Not every learner aims for research. Many want industry-ready skills.

That’s where Institutes of Technology and Polytechnics (ITPs) and Private Training Establishments (PTEs) come in.

  • ITPs (now operating collectively as Te Pūkenga) focus on technical and vocational qualifications from Levels 4 – 7. Courses in construction management, early childhood education, information technology, and culinary arts integrate paid internships.
  • PTEs specialise in niche areas — film, animation, tourism, business, or design — often delivering accelerated programs tailored to specific industry needs.

Both pathways are fully NZQA-regulated and feed directly into the workforce. A student who completes a one-year Level 7 diploma in IT, for example, becomes eligible for a Post-Study Work Visa of up to three years, opening a quick transition to skilled employment.

This is education with immediate purpose: theory meets practice, and classrooms lead straight to careers.

4. Quality Control — One Regulator, One Standard

Every institution that grants a qualification in New Zealand answers to the New Zealand Qualifications Authority (NZQA).

The NZQA performs periodic audits of curriculum design, faculty competence, graduate outcomes, and international alignment. It also enforces the Code of Practice for the Pastoral Care of International Students, which legally binds institutions to support student well-being, safety, and inclusion.

For Indian parents, this single-regulator system eliminates uncertainty. No matter where their child studies — Auckland or Invercargill — the academic standard and student protection mechanisms remain identical.

5. Work Rights and Real-World Integration

New Zealand’s education and immigration systems operate in tandem rather than in conflict.

  • International students can now work 25 hours per week during study terms and full-time during scheduled breaks.
  • Professional degrees and postgraduate programs include mandatory internships or research placements.
  • After graduation, the Post Study Work Visa (PSWV) allows 1–3 years of open employment, depending on qualification level and location.

This seamless link between study and work encourages self-reliance and makes education financially sustainable. It also helps employers access talent trained in local business culture.

6. How the System Encourages Thinking, Not Memorising

New Zealand’s academic ethos can be summed up in three words: question, apply, innovate.

Assessment is designed around projects, group presentations, and analytical essays instead of rote examinations. Students are evaluated on reasoning, originality, and communication.

This approach builds competencies global employers now demand — adaptability, collaboration, and problem-solving. Indian students who complete programs here often report that they “learned how to think,” not just how to study.

7. Student Support and Campus Life

All tertiary institutions are legally required to provide dedicated services for international students:

  • Academic and language support
  • Mental-health and career counselling
  • Financial and accommodation guidance

The atmosphere across campuses is inclusive but self-directed. Universities encourage community involvement through volunteer programs, entrepreneurship clubs, and sustainability initiatives — ensuring that learning extends beyond academics.

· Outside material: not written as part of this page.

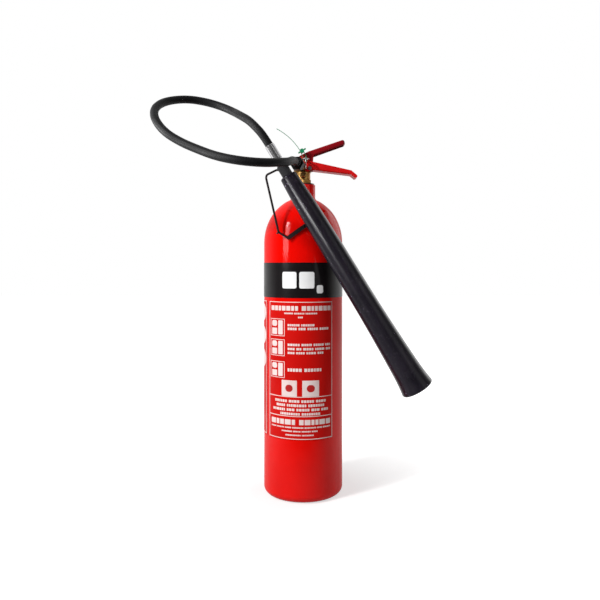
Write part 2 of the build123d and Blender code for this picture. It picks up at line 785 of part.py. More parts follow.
with BuildPart() as holder_wire:
    with BuildSketch(upright):
        ring_profile(neck_thread_r + slack, ring_outer_r, neck_top_z, ring_top_z)
    revolve(axis=Axis.Z)
    with BuildLine() as wire_line:
        FilletPolyline(*wire_corners, radius=wire_bends)
    with BuildSketch(Plane(origin=wire_line.line @ 0, z_dir=wire_line.line % 0)):
        Circle(wire_r)
    sweep(path=wire_line.line)
    # short stub that sticks out past the lower bend
    stub_direction = Vector(-0.85, -0.2, -0.5).normalized()
    with BuildSketch(Plane(origin=wire_corners[4] + Vector(1.5, 0, 0.5), z_dir=stub_direction)):
        Circle(wire_r * 0.7)
    extrude(amount=stub_length)
    # the wire lies on the ring, so nothing of it reaches into the neck thread
    with BuildSketch(Plane.XY.offset(neck_top_z)):
        Circle(neck_thread_r + slack)
    extrude(amount=3 * wire_r, mode=Mode.SUBTRACT)
holder_wire.part.label = "holder_wire"
export_step(holder_wire.part, "parts/holder_wire.step")

# the bar's end lies behind the horn, which rests on it at this distance from its top
rest_point = horn_top + horn_direction * rest_at
bar_points = [
    wire_corners[-1] + Vector(2.0, -3.5, 1.0),
    rest_point + Vector(-23.0, 14.0, 0.0),
    rest_point + Vector(-9.5, 21.6, 6.6),
]
with BuildPart() as horn_rest:
    for start, end in zip(bar_points, bar_points[1:]):
        run = end - start
        flat = Plane(origin=(start + end) * 0.5, x_dir=run, z_dir=(run.Y, -run.X, 0))
        with BuildSketch(flat):
            SlotCenterToCenter(run.length, bar_height)
        extrude(amount=bar_thickness / 2, both=True)
horn_rest.part.label = "horn_rest"
export_step(horn_rest.part, "parts/horn_rest.step")

# ------------------------------------------------------- swivelling hose end
nut_start = outlet_reach - nut_overlap
nut_end = nut_start + nut_length
flange_start = outlet_reach + slack
flange_end = flange_start + tail_flange_thickness
nut_pocket_r = outlet_r + slack
nut_corner_r = nut_flats / 2 / cos(pi / 6)
nut_edge = 1.6

with BuildPart() as swivel_nut:
    with BuildSketch(Plane(origin=outlet_origin + outlet_direction * nut_start, x_dir=(0, 0, 1),
                           z_dir=outlet_direction)):
        RegularPolygon(nut_flats / 2, 6, major_radius=False, rotation=30)
    extrude(amount=nut_length)
    with BuildSketch(outlet_plane):
        with BuildLine():
            Polyline(
                (0, nut_start),
                (nut_corner_r - nut_edge, nut_start),
                (nut_corner_r, nut_start + nut_edge * 0.6),
                (nut_corner_r, nut_end - nut_edge * 0.6),
                (nut_corner_r - nut_edge, nut_end),
                (0, nut_end),
                (0, nut_start),
            )
        make_face()
    revolve(axis=outlet_axis, mode=Mode.INTERSECT)
    with BuildSketch(outlet_plane):
        ring_profile(0, outlet_r + fit_gap, nut_start, outlet_reach)
        ring_profile(0, nut_pocket_r, outlet_reach, nut_end - nut_wall)
        ring_profile(0, tail_neck_r + fit_gap, nut_end - nut_wall, nut_end)
    revolve(axis=outlet_axis, mode=Mode.SUBTRACT)
swivel_nut.part.label = "swivel_nut"
export_step(swivel_nut.part, "parts/swivel_nut.step")

collar_start = nut_end + slack
collar_end = collar_start + tail_collar_length
sleeve_end = collar_end + sleeve_length
with BuildPart() as hose_tail:
    with BuildSketch(outlet_plane):
        ring_profile(outlet_bore_r, outlet_r, flange_start, flange_end)
        ring_profile(outlet_bore_r, tail_neck_r, flange_end, collar_start)
        ring_profile(outlet_bore_r, tail_collar_r, collar_start, collar_end)
        ring_profile(outlet_bore_r, tail_neck_r - 0.5, collar_end, sleeve_end)
    revolve(axis=outlet_axis)
hose_tail.part.label = "hose_tail"
export_step(hose_tail.part, "parts/hose_tail.step")

with BuildPart() as hose_sleeve:
    with BuildSketch(outlet_plane):
        ring_profile(tail_neck_r - 0.5, sleeve_r, collar_end, sleeve_end)
        for share in (0.3, 0.6):
            groove_at = collar_end + share * (sleeve_end - collar_end)
            with Locations((sleeve_r + sleeve_groove, groove_at)):
                Circle(2 * sleeve_groove, mode=Mode.SUBTRACT)
    revolve(axis=outlet_axis)
hose_sleeve.part.label = "hose_sleeve"
export_step(hose_sleeve.part, "parts/hose_sleeve.step")

# ---------------------------------------------------------------------- hose
hose_start = outlet_origin + outlet_direction * sleeve_end
hose_end = horn_top - horn_direction * (grip_length + ferrule_length)
hose_points = [
    hose_start,
    hose_start + outlet_direction * hose_first_run,
    Vector(-21.7, -109.0, 621.5),
    Vector(-27.7, -131.0, 616.0),
    Vector(-40.0, -151.5, 612.0),
    Vector(-60.0, -169.0, 608.0),
    Vector(-86.0, -179.5, 607.5),
    Vector(-115.0, -179.5, 611.0),
    Vector(-148.0, -167.0, 620.0),
    Vector(-179.0, -149.0, 634.0),
    Vector(-211.0, -136.0, 649.0),
    Vector(-242.0, -125.0, 669.0),
    Vector(-263.0, -109.0, 695.0),
    Vector(-271.0, -84.0, 719.0),
    Vector(-265.0, -57.0, 738.0),
    Vector(-247.0, -33.0, 751.0),
    Vector(-218.0, -16.0, 757.0),
    Vector(-185.0, -9.0, 753.0),
    Vector(-154.0, -15.0, 742.0),
    Vector(-130.0, -34.0, 727.0),
    Vector(-115.0, -64.0, 713.0),
    Vector(-99.0, -84.0, 700.0),
    Vector(-85.0, -95.0, 685.0),
    hose_end - horn_direction * hose_last_run,
    hose_end,
]
hose_radii = []
for before, corner, after in zip(hose_points, hose_points[1:], hose_points[2:]):
    turn = radians((corner - before).get_angle(after - corner))
    shorter_run = min((corner - before).length, (after - corner).length)
    hose_radii.append(0.45 * shorter_run / tan(turn / 2))
print("hose bend radii:", [round(radius) for radius in hose_radii])

with BuildPart() as hose:
    with BuildLine() as hose_line:
        FilletPolyline(*hose_points, radius=hose_radii)
    with BuildSketch(Plane(origin=hose_line.line @ 0, z_dir=hose_line.line % 0)):
        Circle(hose_r)
    sweep(path=hose_line.line)
hose_section = pi * hose_r**2
print(f"hose length {hose_line.wire().length:.1f}, volume {hose.part.volume:.0f},",
      f"section times length {hose_section * hose_line.wire().length:.0f}")
hose.part.label = "hose"
export_step(hose.part, "parts/hose.step")

# --------------------------------------------- ferrule, grip, nozzle and horn
with BuildPart() as horn_ferrule:
    with BuildSketch(horn_plane):
        with BuildLine():
            ferrule_low = -grip_length
            ferrule_high = -grip_length - ferrule_length
            Polyline(
                (outlet_bore_r, ferrule_low),
                (ferrule_r - 0.6, ferrule_low),
                (ferrule_r, ferrule_low - 0.6),
                (ferrule_r, ferrule_low - 9.0),
                (ferrule_r - 0.7, ferrule_low - 10.0),
                (ferrule_r - 0.7, ferrule_low - 12.0),
                (ferrule_r, ferrule_low - 13.0),
                (ferrule_r, ferrule_high + 1.0),
                (ferrule_r - 1.0, ferrule_high),
                (outlet_bore_r, ferrule_high),
                (outlet_bore_r, ferrule_low),
            )
        make_face()
    revolve(axis=horn_axis)
horn_ferrule.part.label = "horn_ferrule"
export_step(horn_ferrule.part, "parts/horn_ferrule.step")

with BuildPart() as horn_grip:
    with BuildSketch(horn_plane):
        with BuildLine():
            Polyline(
                (outlet_bore_r, -grip_length),
                (grip_r - 1.2, -grip_length),
                (grip_r, -grip_length + 1.2),
                (grip_r, -1.0),
                (grip_r - 0.4, 0),
                (nozzle_r, 0),
                (nozzle_r, -nozzle_in_grip),
                (outlet_bore_r, -nozzle_in_grip),
                (outlet_bore_r, -grip_length),
            )
        make_face()
    revolve(axis=horn_axis)
horn_grip.part.label = "horn_grip"
export_step(horn_grip.part, "parts/horn_grip.step")

with BuildPart() as discharge_nozzle:
    with BuildSketch(horn_plane):
        ring_profile(outlet_bore_r, nozzle_r, -nozzle_in_grip, 0)
        ring_profile(outlet_bore_r, nozzle_r, 0, nozzle_in_horn)
        ring_profile(0, nozzle_r, nozzle_in_horn - 3.0, nozzle_in_horn)
    revolve(axis=horn_axis)
    # gas leaves the closed nose through a ring of small holes
    with BuildSketch(Plane(origin=horn_top, z_dir=horn_direction)):
        with PolarLocations(nozzle_r * 0.45, 4):
            Circle(nozzle_bore_r / 2)
    extrude(amount=nozzle_in_horn, mode=Mode.SUBTRACT)
discharge_nozzle.part.label = "discharge_nozzle"
export_step(discharge_nozzle.part, "parts/discharge_nozzle.step")

horn_outline = [
    (horn_top_r, 2.0),
    (horn_mid_r, horn_length * horn_mid_share),
    (horn_low_r, horn_length * horn_low_share),
    (horn_mouth_r - 1.6, horn_length - 12.0),
    (horn_mouth_r, horn_length - 2.0),
]
with BuildPart() as horn:
    with BuildSketch(horn_plane):
        with BuildLine():
            Line((nozzle_r, 0), (horn_top_r - 2.0, 0))
            Line((horn_top_r - 2.0, 0), horn_outline[0])
            Spline(*horn_outline)
            Line(horn_outline[-1], (horn_mouth_r - 1.0, horn_length))
            Line((horn_mouth_r - 1.0, horn_length), (horn_mouth_r - horn_wall, horn_length))
            Spline(*[(radius - horn_wall, at) for radius, at in [(horn_mouth_r, horn_length)]
                     + horn_outline[-2:0:-1] + [(horn_top_r, horn_top_wall + 4.0)]])
            Line((horn_top_r - horn_wall, horn_top_wall + 4.0), (horn_top_r - horn_wall - 3.0, horn_top_wall))
            Line((horn_top_r - horn_wall - 3.0, horn_top_wall), (nozzle_r, horn_top_wall))
            Line((nozzle_r, horn_top_wall), (nozzle_r, 0))
        make_face()
    revolve(axis=horn_axis)
horn.part.label = "horn"
export_step(horn.part, "parts/horn.step")
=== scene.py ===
import json
import math

import bmesh
import bpy
import numpy as np
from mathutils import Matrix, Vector

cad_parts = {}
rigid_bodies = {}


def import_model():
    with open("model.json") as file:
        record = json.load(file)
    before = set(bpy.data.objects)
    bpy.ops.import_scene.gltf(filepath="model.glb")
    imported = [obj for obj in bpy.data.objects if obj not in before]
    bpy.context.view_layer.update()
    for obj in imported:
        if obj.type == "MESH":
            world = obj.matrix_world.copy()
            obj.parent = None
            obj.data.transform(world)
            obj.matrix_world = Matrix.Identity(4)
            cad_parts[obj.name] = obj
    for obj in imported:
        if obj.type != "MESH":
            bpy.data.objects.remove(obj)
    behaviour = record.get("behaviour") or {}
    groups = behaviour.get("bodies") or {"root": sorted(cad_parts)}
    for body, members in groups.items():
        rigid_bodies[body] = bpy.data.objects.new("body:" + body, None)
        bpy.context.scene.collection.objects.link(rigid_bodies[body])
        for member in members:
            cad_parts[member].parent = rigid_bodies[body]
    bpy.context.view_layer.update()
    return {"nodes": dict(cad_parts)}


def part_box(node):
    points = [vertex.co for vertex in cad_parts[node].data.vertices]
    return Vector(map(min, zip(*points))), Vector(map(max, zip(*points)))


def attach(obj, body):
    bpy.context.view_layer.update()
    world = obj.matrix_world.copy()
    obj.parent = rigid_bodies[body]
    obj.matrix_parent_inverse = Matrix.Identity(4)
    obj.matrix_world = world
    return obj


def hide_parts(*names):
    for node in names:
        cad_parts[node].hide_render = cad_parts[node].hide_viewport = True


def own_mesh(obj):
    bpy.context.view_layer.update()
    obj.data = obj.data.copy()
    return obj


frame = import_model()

nodes = frame["nodes"]
print("frame loaded:", len(nodes), "nodes")

# camera: level, square on to the front, a little below the shoulder of the cylinder
cameraPlan = {
    "place": (0.0, -1.177, 0.432),
    "lens": 36.18,
    "sensor": 36.0,
    "shift": (-0.0053, -0.0533),
    "clip": (0.02, 60.0),
}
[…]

8. Consultant Insight — Turning Structure into Strategy

For an overseas education consultant, the real advantage of the education system in New Zealand is predictability.

Every decision — from choosing a course to calculating ROI — can be mapped through three clear stages:

  1. Qualification alignment: match academic background with the right NZQF level.
  2. Career linkage: identify which programs sit within the country’s Green List of skill-shortage sectors.
  3. Work-study planning: use structured work rights and PSWV to build local experience before graduation.

This clarity reduces guesswork and lets families plan long-term, academically and financially.

Conclusion: Education Designed for Tomorrow

The New Zealand education system is not just about degrees; it’s about outcomes.

It unites academic excellence with practical exposure, global recognition with local grounding, and personal growth with professional readiness.

For Indian students, this means a study destination where ambition is supported by structure, and opportunity is built into the system itself. To study in New Zealand is to enter an environment that values clarity, creativity, and contribution — an education not confined to classrooms, but one that opens the door to the world.